Diese Eingriffe in das allgemeine Persönlichkeitsrecht der Schuldner und Gerichtsbediensteten seien nicht durch die Grundrechte des Antragstellers gerechtfertigt. Die Rechte der Presse, auf die er sich berufe, seien durch Grundrechte Dritter beschränkt. Bei der Abwägung dieser Rechte sei zu berücksichtigen, dass der Antragsteller mit seiner Befragung eine Vorgehensweise gewählt habe, die das Persönlichkeitsrecht der Betroffenen unausweichlich beeinträchtige. Denn er lasse den Angesprochenen keine Wahl, ob sie ihre Anonymität wahren wollten oder nicht. Er reiße sie durch die Ansprache vielmehr ohne echte Ausweichmöglichkeit aus dem Schutz der Anonymität heraus und setze sie damit der Gefahr einer Bloßstellung aus.

Das angefochtene Hausverbot beschränke sich darauf, den vom Antragsteller ausgeübten Zwang zur Offenbarung von Umständen aus der Privatsphäre zu beseitigen. Denn mit dem Hausverbot werde dem Antragsteller nicht generell der Zutritt zu dem Amtsgericht und auch nicht allgemein das Gespräch mit Besuchern des Gerichts, sondern lediglich der Zutritt zur Durchführung der von ihm angekündigten Befragungen untersagt. Ihm bleibe es unbenommen, auf andere Weise den Kontakt zu Vollstreckungsschuldnern im Allgemeinen oder solchen im Zuständigkeitsbereich des Amtsgerichts im Besonderen zu suchen, um mit diesen Interviews zu führen.

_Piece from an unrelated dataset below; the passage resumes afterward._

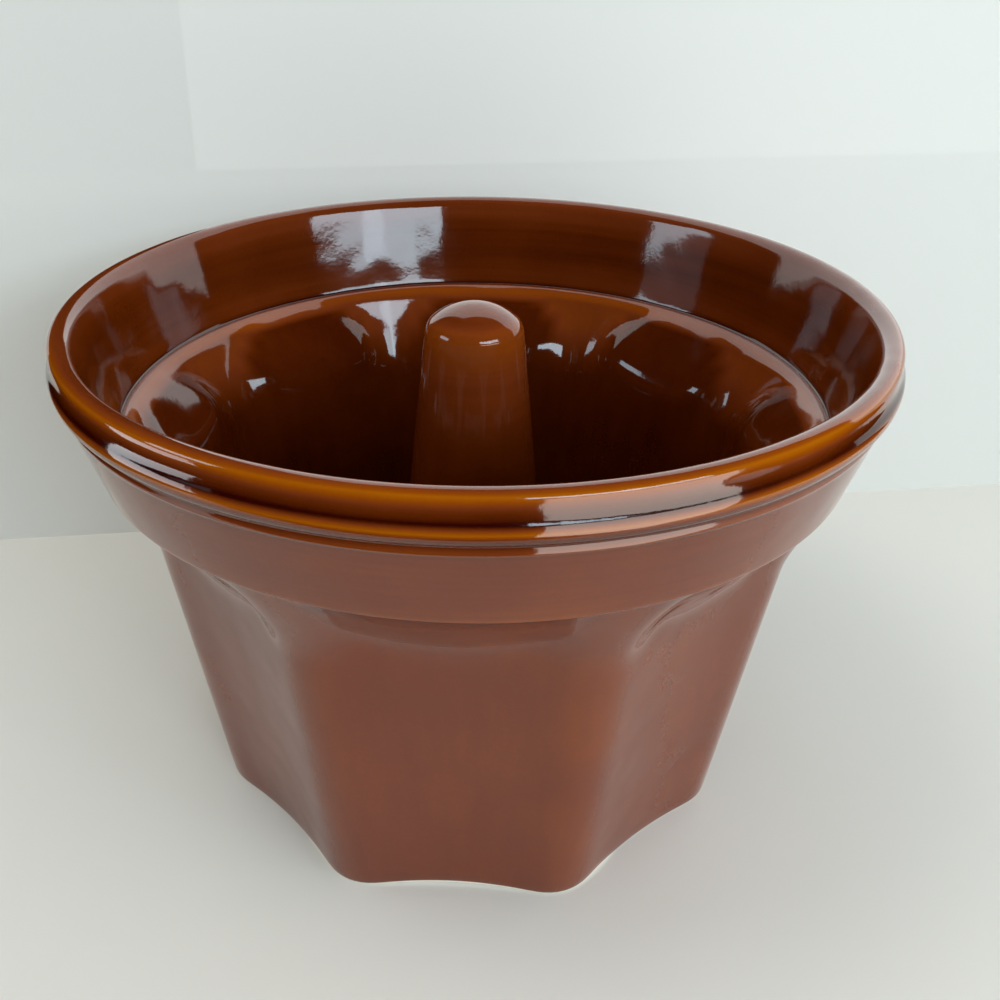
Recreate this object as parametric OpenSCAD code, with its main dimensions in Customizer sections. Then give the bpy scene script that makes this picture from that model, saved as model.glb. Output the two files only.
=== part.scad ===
// Glazed stoneware mould for monkey bread: a fluted ring mould with a closed post.
// One piece, cast hollow under the post. It stands on its flat foot, rim upwards.
// Origin at the middle of the foot, +Z up. The middle of one flute faces -Y.

/* [Overall] */
// Diameter over the rim's lower bead
rim_d = 222; // [195:1:250]
// Height from the foot to the top of the rim
height = 144.2; // [122:0.2:170]
// Thickness of the fired wall
wall = 7.5; // [6:0.1:9]

/* [Rim] */
// How far the upper bead stays behind the lower one
upper_bead_back = 1.1; // [0.4:0.1:1.8]
// Rounding of the upper bead
upper_bead_r = 2.3; // [1.8:0.1:2.8]
// Upright stretch on the upper bead's outer side
upper_bead_flat = 1.6; // [1.2:0.1:2]
// Rounding of the lower bead
lower_bead_r = 4.2; // [3.8:0.1:4.6]
// Depth of the lower bead's crest below the top of the rim
lower_bead_drop = 8.4; // [8:0.1:8.8]
// Rounding of the shallow groove between the beads
groove_r = 5; // [4:0.1:7]
// Height of the plain band under the lower bead
band_h = 1.8; // [1.4:0.1:2.4]
// How far the band stands proud of the collar
band_step = 0.4; // [0.2:0.1:0.8]
// Rounding of the lip on its inner side
lip_r = 3.6; // [3:0.1:4.2]

/* [Collar] */
// Height of the collar under the band
collar_h = 19.8; // [14:0.1:28]
// How far the collar stays behind the lower bead at its top
collar_back = 2.8; // [2.4:0.1:3.6]
// How far the collar widens on each side over its height
collar_lean = 6.1; // [3:0.1:8]
// Overhang of the collar's sharp lower edge over the flutes
collar_edge = 0.6; // [0.3:0.1:1.2]

/* [Flutes] */
// Number of flutes round the body
flutes = 8; // [6:1:10]
// Diameter over the ridges at the foot
foot_d = 155.4; // [140:0.2:170]
// Rounding of a ridge between two flutes
ridge_r = 14; // [11:0.5:17]
// Hollow of a flute below the straight line between its ridges
flute_sag = 2.2; // [1:0.1:4]
// How far the ridges lean out on each side from the foot to the collar
body_lean = 16.8; // [10:0.1:20]
// Slope of the shoulder that ends a flute, as run over rise
shoulder_slope = 0.95; // [0.8:0.01:1.1]
// Softness of the bend between a flute and its shoulder
shoulder_soft = 4; // [2:0.1:6]
// Height over which a ridge flares out to meet the collar
flare_h = 28; // [20:1:36]
// Half width of a flute at its top, as a share of the way to the ridge
arch_share = 0.7; // [0.6:0.01:0.78]
// Softness of the flute's arched top, as a share of the way to the ridge
arch_soft = 0.3; // [0.2:0.01:0.4]

/* [Inside] */
// Thickness of the floor
floor_t = 9; // [7:0.1:12]
// Rounding between the floor and the fluted wall
floor_r = 12; // [8:0.5:16]
// Height of the inner ledge above the collar's lower edge
ledge_rise = 6.5; // [5:0.1:9]
// Width of the flat part of the ledge
ledge_w = 1.4; // [0.8:0.1:2.5]
// Rounding of the ledge's edge above the lobes
ledge_r = 3; // [1.5:0.1:4]

/* [Post] */
// Diameter of the post's cone at the height of its top
post_d = 25.6; // [22:0.1:28]
// How far the post stops below the top of the rim
post_drop = 1.7; // [0:0.1:12]
// How far the post widens on each side from its top to the floor
post_lean = 13.2; // [8:0.1:18]
// Rounding of the post's top edge
post_r = 5.5; // [3:0.1:8]
// Rounding of the post's domed top
post_dome_r = 17.5; // [17:0.5:40]
// Rounding between the post and the floor
post_foot_r = 8; // [5:0.5:11]

/* [Underside] */
// Thickness of the post's wall over its hollow
post_wall = 6; // [5:0.1:7.5]
// Diameter of the shallow recess under the floor
recess_d = 116; // [90:1:124]
// Depth of the recess under the floor
recess_t = 2.4; // [1:0.1:3.5]
// Rounding of the foot's outer edge
foot_edge = 1; // [0.6:0.1:2]

/* [Hidden] */
glaze_colour = [0.42, 0.2, 0.12];
$fn = 128;

// Columns of the fluted walls, a whole even number for each flute
columns = flutes * 16;
half_flute = 180 / flutes;
// Straight steps of a short rounding in a turned outline
arc_steps = 8;
// A cut runs this far past the face that it opens
past = 1;

// Heights and radii of the main edges
rim_r = rim_d / 2;
collar_top_z = height - lower_bead_drop - lower_bead_r - band_h - band_step;
crease_z = collar_top_z - collar_h;
collar_top_r = rim_r - collar_back;
collar_low_r = collar_top_r - collar_lean;
crease_r = collar_low_r - collar_edge;
ledge_z = crease_z + ledge_rise;
collar_slope = collar_lean / collar_h;
ledge_out_r = collar_low_r + collar_slope * ledge_rise - wall;
ledge_in_r = ledge_out_r - ledge_w - ledge_r / 2;
ridge_foot_r = foot_d / 2;
post_z = height - post_drop;
post_top_r = post_d / 2;

function smooth(x) = let(t = max(0, min(1, x))) t * t * (3 - 2 * t);
function soft_max(a, b, k) = (a + b + sqrt((a - b) * (a - b) + k * k)) / 2;
function arc(r, z, radius, from, to, steps = arc_steps) =
    [for (i = [0:steps]) let(t = from + (to - from) * i / steps) [r + radius * cos(t), z + radius * sin(t)]];

// Angle from the middle of the nearest flute, without its sign
function flute_angle(a) = let(m = (a + half_flute) % (2 * half_flute) - half_flute) abs(m);

// Radius over the ridges at a height, while they are still straight
function ridge_line(z) = ridge_foot_r + body_lean * z / crease_z;

// Radius at the middle of a flute: the straight line between two ridges, less the sag
function flute_line(z) = (ridge_line(z) - ridge_r) * cos(half_flute) + ridge_r - flute_sag;

// Radius of the cross-section at an angle t from a flute's middle. Round ridges of radius round
// are joined by hollow arcs, and both are offset inwards by inset.
function fluted(t, z, inset) =
    let(
        a = ridge_line(z) - ridge_r,
        round = ridge_r - inset,
        low = flute_line(z) - inset,
        k = (a * a - (round - low) * (round - low)) / (2 * (a * cos(half_flute) + round - low)),
        hollow = k - low,
        reach = round / (hollow + round),
        tx = a * cos(half_flute) + (k - a * cos(half_flute)) * reach,
        ty = a * sin(half_flute) * (1 - reach),
        q = half_flute - t
    )
    t < atan2(ty, tx)
        ? k * cos(t) - sqrt(hollow * hollow - pow(k * sin(t), 2))
        : a * cos(q) + sqrt(round * round - pow(a * sin(q), 2));

// Share of the way from flute to ridge at angle t. It follows the arcs low down, and near the
// collar it turns into the steep sided arch that ends each flute.
function ridge_share(t, z, inset, top_z) =
    let(
        low = flute_line(z) - inset,
        arcs = (fluted(t, z, inset) - low) / (ridge_line(z) - inset - low),
        arch = smooth((t / half_flute - arch_share) / arch_soft + 0.5),
        w = smooth((z - top_z + flare_h) / flare_h * 1.4)
    )
    arcs * (1 - w) + arch * w;

// Radius of a fluted skin that opens to the radius top_r at the height top_z
function skin_r(t, z, inset, top_r, top_z) =
    let(
        u = max(0, (z - top_z + flare_h) / flare_h),
        flare = u * u * (2 - u),
        ridge = ridge_line(z) - inset + (top_r - ridge_line(top_z) + inset) * flare,
        cone = top_r - (top_z - z) * shoulder_slope,
        trough = min(top_r, soft_max(flute_line(z) - inset, cone, shoulder_soft))
    )
    trough + (max(ridge, trough) - trough) * ridge_share(t, z, inset, top_z);

function ring(z, inset, top_r, top_z, grow) =
    [for (i = [0:columns - 1])
        let(a = i * 360 / columns, r = skin_r(flute_angle(a), z, inset, top_r, top_z) + grow)
        [r * sin(a), -r * cos(a), z]];

// Heights of the rings between the foot and the top of a skin, closer where the flutes end
function skin_heights(low, high) =
    concat([for (i = [0:3]) low + (high - flare_h - low) * i / 4],
           [for (i = [0:10]) high - flare_h + flare_h * i / 10]);

// Closed solid through a list of rings, each with the same number of points
module loft(rings) {
    n = len(rings);
    m = columns;
    sides = [for (k = [0:n - 2], i = [0:m - 1])
        let(j = (i + 1) % m, a = k * m + i, b = k * m + j)
        each [[a, a + m, b + m], [a, b + m, b]]];
    bottom = [for (i = [0:m - 1]) [n * m, i, (i + 1) % m]];
    top = [for (i = [0:m - 1]) [n * m + 1, (n - 1) * m + (i + 1) % m, (n - 1) * m + i]];
    middles = [[0, 0, rings[0][0][2]], [0, 0, rings[n - 1][0][2]]];
    polyhedron(points = concat([for (r = rings) each r], middles), faces = concat(sides, bottom, top));
}

// Outer form of the fluted body, solid, up into the collar
module body_form() {
    edge = [for (i = [0:2]) let(t = i * 30) ring(foot_edge * (1 - cos(t)), 0, crease_r, crease_z,
                                                 -foot_edge * (1 - sin(t)))];
    heights = skin_heights(foot_edge, crease_z);
    loft(concat(edge,
                [for (z = heights) ring(z, 0, crease_r, crease_z, 0)],
                [ring(crease_z + collar_edge * 3, 0, crease_r, crease_z, 0)]));
}

// Room for the dough below the ledge, with its rounded floor
module dough_form() {
    floor_ring = [for (i = [0:4]) let(t = i * 18) ring(floor_t + floor_r * (1 - cos(t)), wall, ledge_in_r, ledge_z,
                                                      -floor_r * (1 - sin(t)))];
    heights = skin_heights(floor_t + floor_r, ledge_z);
    loft(concat(floor_ring,
                [for (z = heights)
                    ring(z, wall, ledge_in_r, ledge_z, pow(max(0, z - ledge_z + ledge_r), 2) / (2 * ledge_r))],
                [ring(ledge_z + past, wall, ledge_in_r, ledge_z, ledge_r / 2)]));
}

// Ring of the collar with its band, the two beads with a shallow groove between them, and the
// rounded lip. The groove's hollow arc touches both beads.
module collar_ring() {
    band_r = collar_top_r + band_step;
    lower = [rim_r - lower_bead_r, height - lower_bead_drop];
    upper = [rim_r - upper_bead_back - upper_bead_r, height - upper_bead_r - upper_bead_flat];
    to_lower = lower_bead_r + groove_r;
    to_upper = upper_bead_r + groove_r;
    apart = norm(upper - lower);
    up = (upper - lower) / apart;
    along = (to_lower * to_lower - to_upper * to_upper + apart * apart) / (2 * apart);
    groove = lower + along * up + sqrt(to_lower * to_lower - along * along) * [up[1], -up[0]];
    lower_end = atan2(groove[1] - lower[1], groove[0] - lower[0]);
    upper_start = atan2(groove[1] - upper[1], groove[0] - upper[0]);
    lower_start = -acos((band_r - lower[0]) / lower_bead_r);
    lean_in = atan(collar_slope);
    inner_low_r = ledge_in_r - ledge_r * 3;
    rotate_extrude()
        polygon(concat(
            [[collar_low_r, crease_z], [collar_top_r, collar_top_z],
             [band_r, collar_top_z + band_step]],
            arc(lower[0], lower[1], lower_bead_r, lower_start, lower_end),
            [for (i = [1:arc_steps - 1])
                let(t = 180 + lower_end + (upper_start - lower_end) * i / arc_steps)
                [groove[0] + groove_r * cos(t), groove[1] + groove_r * sin(t)]],
            arc(upper[0], upper[1], upper_bead_r, upper_start, 0),
            arc(upper[0], height - upper_bead_r, upper_bead_r, 0, 90),
            arc(upper[0], height - lip_r, lip_r, 90, 180 - lean_in),
            [[ledge_out_r, ledge_z], [inner_low_r, ledge_z], [inner_low_r, crease_z]]));
}

// Post with a domed top and a hollow foot rounding that meets the floor. The dome, the rounded
// edge and the cone run into each other without a kink.
module post_form() {
    lean = atan(post_lean / (post_z - floor_t));
    base_r = post_top_r + post_lean;
    edge_out = (post_top_r * cos(lean) + post_dome_r * sin(lean) - post_r) / (post_dome_r - post_r);
    dome_a = asin(edge_out) - lean;
    edge_r = (post_dome_r - post_r) * sin(dome_a);
    edge_z = post_z - post_dome_r + (post_dome_r - post_r) * cos(dome_a);
    rotate_extrude()
        polygon(concat(
            [[0, floor_t - past], [base_r + post_foot_r * 1.05, floor_t - past]],
            [for (i = [0:arc_steps])
                let(t = 262 - (82 + lean) * i / arc_steps)
                [base_r + post_foot_r + post_foot_r * cos(t), floor_t - 0.08 + post_foot_r * (1 + sin(t))]],
            arc(edge_r, edge_z, post_r, lean, 90 - dome_a),
            [for (i = [1:arc_steps])
                let(t = dome_a * (1 - i / arc_steps))
                [post_dome_r * sin(t), post_z - post_dome_r * (1 - cos(t))]]));
}

// Hollow inside the post, open under the mould
module post_hollow() {
    top_r = post_top_r - post_wall;
    low_r = top_r + post_lean * post_z / (post_z - floor_t);
    top_z = post_z - post_wall;
    rotate_extrude()
        polygon(concat(
            [[0, -past], [low_r, -past], [low_r, 0]],
            arc(0, top_z - top_r, top_r, atan(post_lean / post_z), 90)));
}

module mould() {
    color(glaze_colour)
        difference() {
            union() {
                difference() {
                    union() {
                        body_form();
                        collar_ring();
                    }
                    dough_form();
                }
                post_form();
            }
            post_hollow();
            translate([0, 0, -past])
                cylinder(d = recess_d, h = recess_t + past);
        }
}

mould();
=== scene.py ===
"""Monkey bread mould of glazed stoneware, standing on a pale table in front of a pale wall."""
import math

import bmesh
import bpy
from mathutils import Matrix, Vector


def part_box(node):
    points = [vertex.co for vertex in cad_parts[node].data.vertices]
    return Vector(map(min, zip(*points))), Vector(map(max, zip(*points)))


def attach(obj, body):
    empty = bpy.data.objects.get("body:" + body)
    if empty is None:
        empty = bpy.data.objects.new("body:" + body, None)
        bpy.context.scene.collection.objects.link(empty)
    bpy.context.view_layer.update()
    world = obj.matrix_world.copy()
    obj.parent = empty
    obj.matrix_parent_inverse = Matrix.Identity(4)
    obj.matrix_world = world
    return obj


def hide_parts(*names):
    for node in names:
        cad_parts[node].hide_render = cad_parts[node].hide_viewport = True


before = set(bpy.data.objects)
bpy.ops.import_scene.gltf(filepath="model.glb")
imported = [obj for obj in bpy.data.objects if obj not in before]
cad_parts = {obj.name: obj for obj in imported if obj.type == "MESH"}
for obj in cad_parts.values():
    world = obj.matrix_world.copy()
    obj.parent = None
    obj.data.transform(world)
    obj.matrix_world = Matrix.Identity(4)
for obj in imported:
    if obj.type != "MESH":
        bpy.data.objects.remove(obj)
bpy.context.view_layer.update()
MM = 0.001

# The mould's section, in millimetres. Its diameter and height come from the frame.
low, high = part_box("mould")
RIM_R = (high.x - low.x) / 2 / MM
HEIGHT = high.z / MM
WALL = 7.5

# Rim: two beads with a groove between them, a band below them and a rounded lip inside
UPPER_BEAD_BACK = 1.1
UPPER_BEAD_R = 2.3
UPPER_BEAD_FLAT = 1.6
LOWER_BEAD_R = 4.2
LOWER_BEAD_DROP = 8.4
GROOVE_R = 5.0
BAND_H = 1.8
BAND_STEP = 0.4
LIP_R = 3.6

# Smooth collar
COLLAR_H = 19.8
COLLAR_BACK = 2.8
COLLAR_LEAN = 6.1
COLLAR_EDGE = 0.6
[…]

Dem Antragsteller stehe es ferner frei, vor dem Gerichtsgebäude und damit in einem Bereich, in dem ein vorheriger Kontakt zu Gerichtsvollziehern nicht unausweichlich offenbart werde, Personen darauf anzusprechen, ob sie sich zum Thema der Zwangsvollstreckung äußern möchten. Dabei könne ohne den beschriebenen Zwang in Erfahrung gebracht werden, ob der Angesprochene zu dem Thema aus eigener Erfahrung berichten könne bzw. dies einräumen möchte. Dass der Antragsteller bei der letzten Möglichkeit im Vergleich zu der von ihm bevorzugten Methode mit weniger Antworten rechne, sei ihm zumutbar.

Der Beschluss ist unanfechtbar (1 S 893/17).

Quelle: Pressemitteilung des Verwaltungsgerichtshof Mannheim vom 25.08.2017.